Partnering dill with fish and seafood got its start a few thousand years ago in the Nordic countries of northern Europe.
Dill—which has a flavor somewhere between celery and parsley with the peppery undertones of anise and the feint aroma of lemon—brings lingering warmth to cured and marinated salmon and herring as well as fried and boiled fish.
Partnering dill with potatoes, root vegetables, cabbage, and cauliflower, and as a flavoring for pickled vegetables, cucumbers, and gherkins also got its start in northern Europe, Poland, and Russia.
Why? Maybe it’s because just-picked dill leaves have a refreshing quality that is comforting and dried dill seeds bring warmth to foods preserved for serving in cold winters.
Another clue: the name dill comes from the Old Norse and Saxon word dilla which means “to lull”—dill seeds were commonly used to soothe babies to sleep.
Dill might be one of the original comfort foods—or herbs.
Favorite dill recipe
Dill can be used as both an herb and spice—the feathery leaves are used as an herb (herbs come from plant leaves), and the small, hard, dried seed is used as a spice (spices come from plant parts other than leaves).
- Use dill leaves to flavor salads, soups, cream sauces, and vegetable sautés; the effect is cooling.
- Use dill seed to flavor bread, cakes, pickles, sauerkraut, and cole slaw; the effect is warming.
- Because dill leaves and dill seed are so different in flavor they should not be substituted for one another.
- Dill is native to the Mediterranean basin, western Asia, and southern Russia.
- Russian cooks use dill leaves in the classic beet soup called borscht.

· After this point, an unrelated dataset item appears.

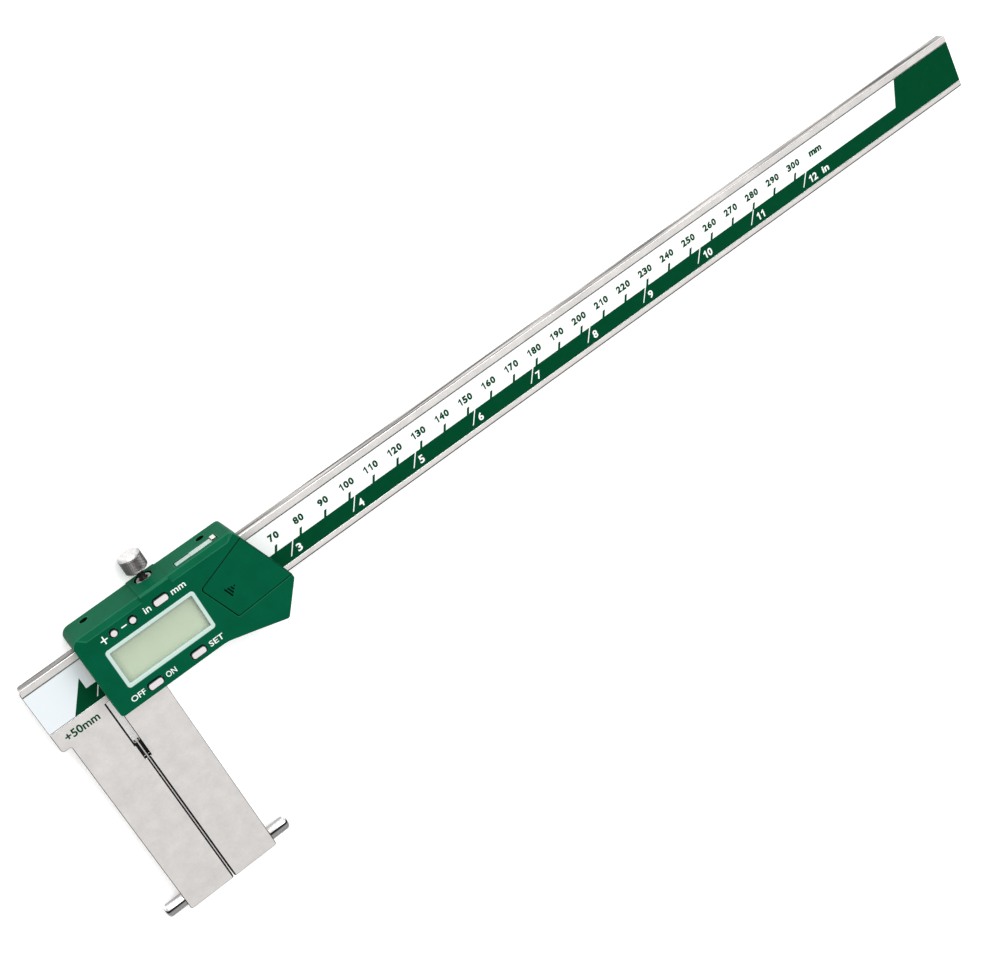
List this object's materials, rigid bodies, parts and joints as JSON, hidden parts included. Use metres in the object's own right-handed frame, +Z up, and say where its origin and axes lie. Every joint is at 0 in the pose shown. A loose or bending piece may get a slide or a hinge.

Germans use dill with horseradish to make a sauce served with braised beef. The Greeks add dill to stuffed grape leaves, and in Turkey and Iran dill flavors rice, fava beans, and zucchini.

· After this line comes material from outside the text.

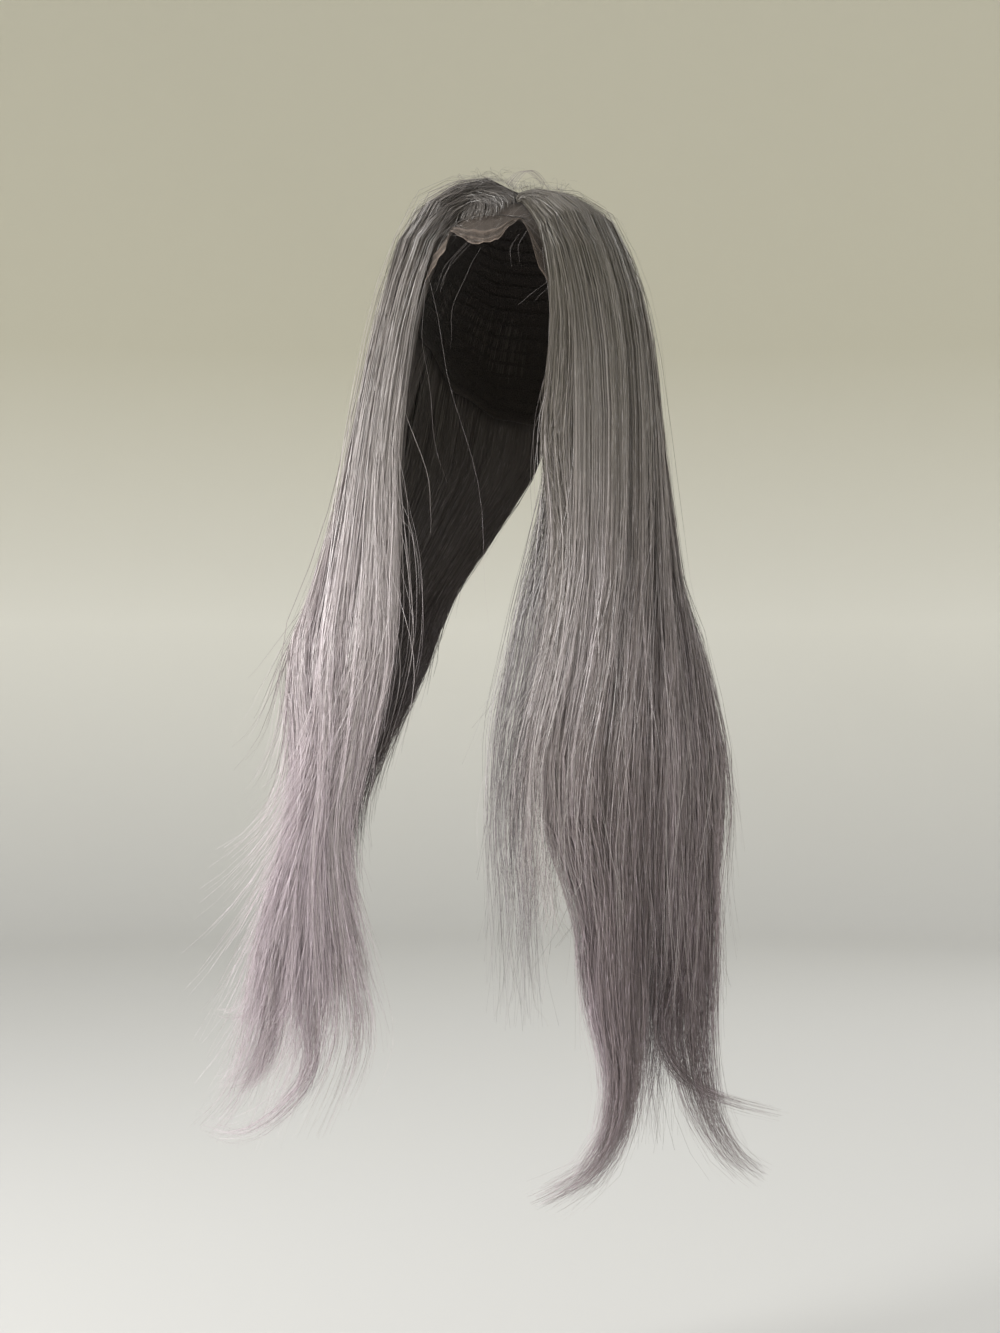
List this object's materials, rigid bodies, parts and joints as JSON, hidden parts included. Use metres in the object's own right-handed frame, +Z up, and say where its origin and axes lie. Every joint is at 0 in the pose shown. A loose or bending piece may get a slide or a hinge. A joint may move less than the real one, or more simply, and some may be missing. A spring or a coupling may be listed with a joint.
{
  "type": "lace front wig",
  "caption": "Very long straight lace front wig with an off-centre parting, a stepped sheer lace edge and hair drawn forward in two curtains over the chest",
  "frame": {"origin": "where the top of the head meets the inside of the cap", "axes": "+Z up along the head, -Y out of the face opening, +X to the right as seen from the front"},
  "size_m": [0.4135, 0.278, 0.7338],
  "materials": {
    "cap_net": "brown stretch net, matt",
    "sheer_lace": "sheer tan lace, matt",
    "silver_hair": "straight silver grey hair with a soft sheen",
    "shaded_hair": "straight ash grey hair, a tone darker"
  },
  "bodies": {
    "root": {"wig_cap": "cap_net", "lace_front": "sheer_lace", "curtain_left": "silver_hair", "curtain_right": "silver_hair", "nape_fall_left": "shaded_hair", "nape_fall_right": "shaded_hair"}
  },
  "joints": []
}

- Dill seeds are used in Scandinavia to flavor bread and cakes and also to flavor vinegar. In India, dill seeds are used in curry powders and masalas.
- You can mix dill leaves with cream cheese, cottage cheese, and mustard-based sauces and use it finely chopped on omelets, seafood, cold soups, potato salad, cucumber, veal, and green beans.
- Try dill seed with braised cabbage, meat stews, rice, and cooked root vegetables.
Dill flavor partners
Fresh dill goes well with tomatoes, celeriac, beets, cucumbers, cabbage, fresh and sour cream, cream cheese, white sauces, melted butter, salad dressing, eggs, stews, and seafood. Dill leaves have a flavor affinity for beets, carrots, celery root, cucumber, eggs, five beans, fish and seafood, potato, rice, spinach, and zucchini. Combine dill leaves with basil caper, garlic, horseradish, mustard, paprika, and parsley.
- Use fresh dill at the end of cooking; it will lose flavor if overheated.
- Dried dill does not retain much flavor so add generously. Use dried dill to season vinegar, soups, pickles, marinades, cold sauces, and salads. Dry dill can be used in pickling fish such as salmon and herring.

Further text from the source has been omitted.